Processors, Machinery Makers Optimistic
On the processing side, the report noted that Germany’s converting sector posted moderate growth in 2015, after a record 2014, while in Italy, where consumption has been flat, equipment association Assocomaplast reported a strong upward trend in orders.

 

Further on the machinery front, Euromap members most recent reports covering 2014 noted that the continent accounted for 40% of the global total of plastics and rubber core machinery sold—euro 13 billion out of euro 32.5 billion. Down slightly from 2013’s share of 41.5%, while China’s grew over the same time period from 30% to 33.5%.

 

Euromap members continue to export around four times as much core equipment as Chinese companies, in terms of value, with deliveries to Europe and the US on the rise, while shipments to BRIC countries slip. Around 43% of Euromap member exports are within Europe.

 

Force Majeure’s Take a Toll
A significant challenge to European plastics processors in 2015 was difficulties obtaining raw materials, with more than 40 declarations of force majeure during a period of just four months at one stage in 2015, as major polyolefin plants in Europe stood still for extended periods, “putting significant strains on relationships between suppliers and processors,” per the report, which noted that some processors “had to shut down production lines.”

 

Could there be relief on the way from the U.S.? The Messe Düsseldorf report noted that Ineos chartered eight ships to bring ethane from Pennsylvania’s Marcellus shale field across the Atlantic, with the first delivery arriving in Norway in late March.
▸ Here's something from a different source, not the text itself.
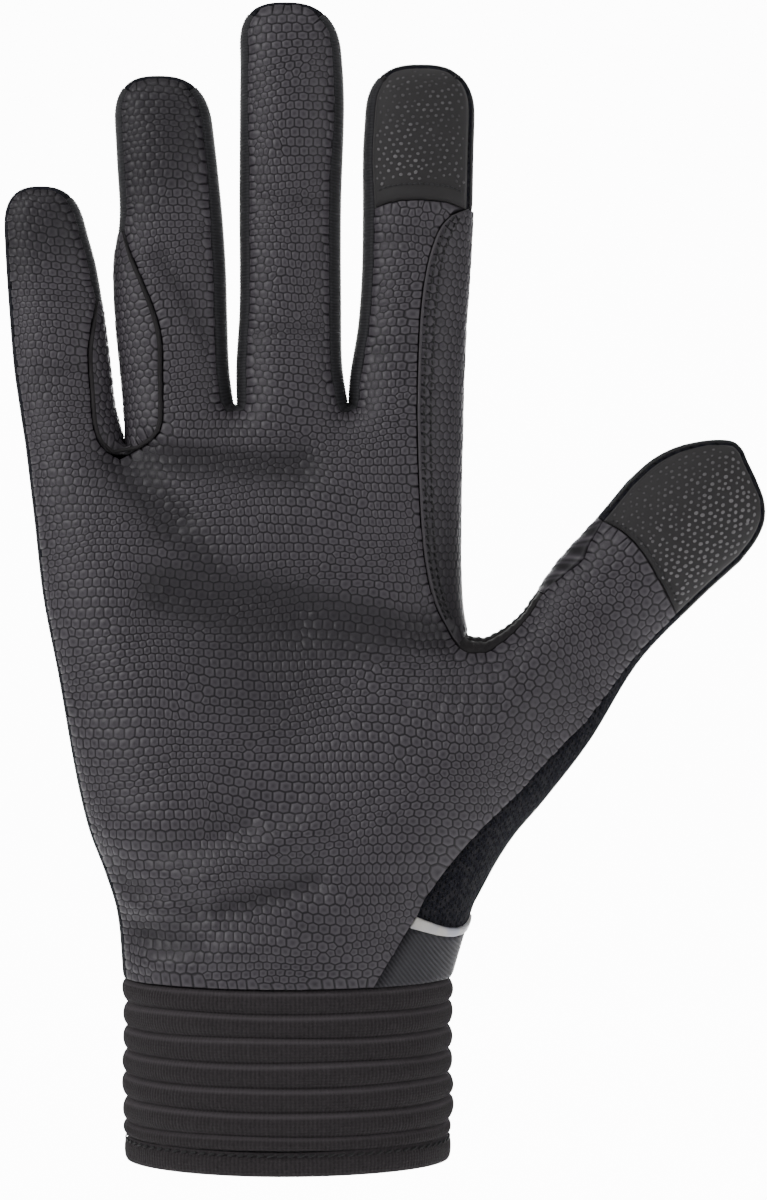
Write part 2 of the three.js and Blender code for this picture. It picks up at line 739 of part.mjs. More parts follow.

Shipments to the company’s refinery at Grangemouth, Scotland, were scheduled to start later this year, with Europe’s first shale-based polyethylene expected tocome onto the market soon after.

 

Ineos Chairman Jim Ratcliffe noted that U.S. shale could complement the declining supplies of gas from the North Sea, according to the report, with imports of shale-derived ethane acting as a stop-gap measure while his company investigates shale-gas deposites in the U.K. The company is set to drill numerous test cores in 2016, although it does not plan any fracking this year. 

Pictured: Ineos' new ethane storage tank, completed in July 2015 and said to be the largest in Europe.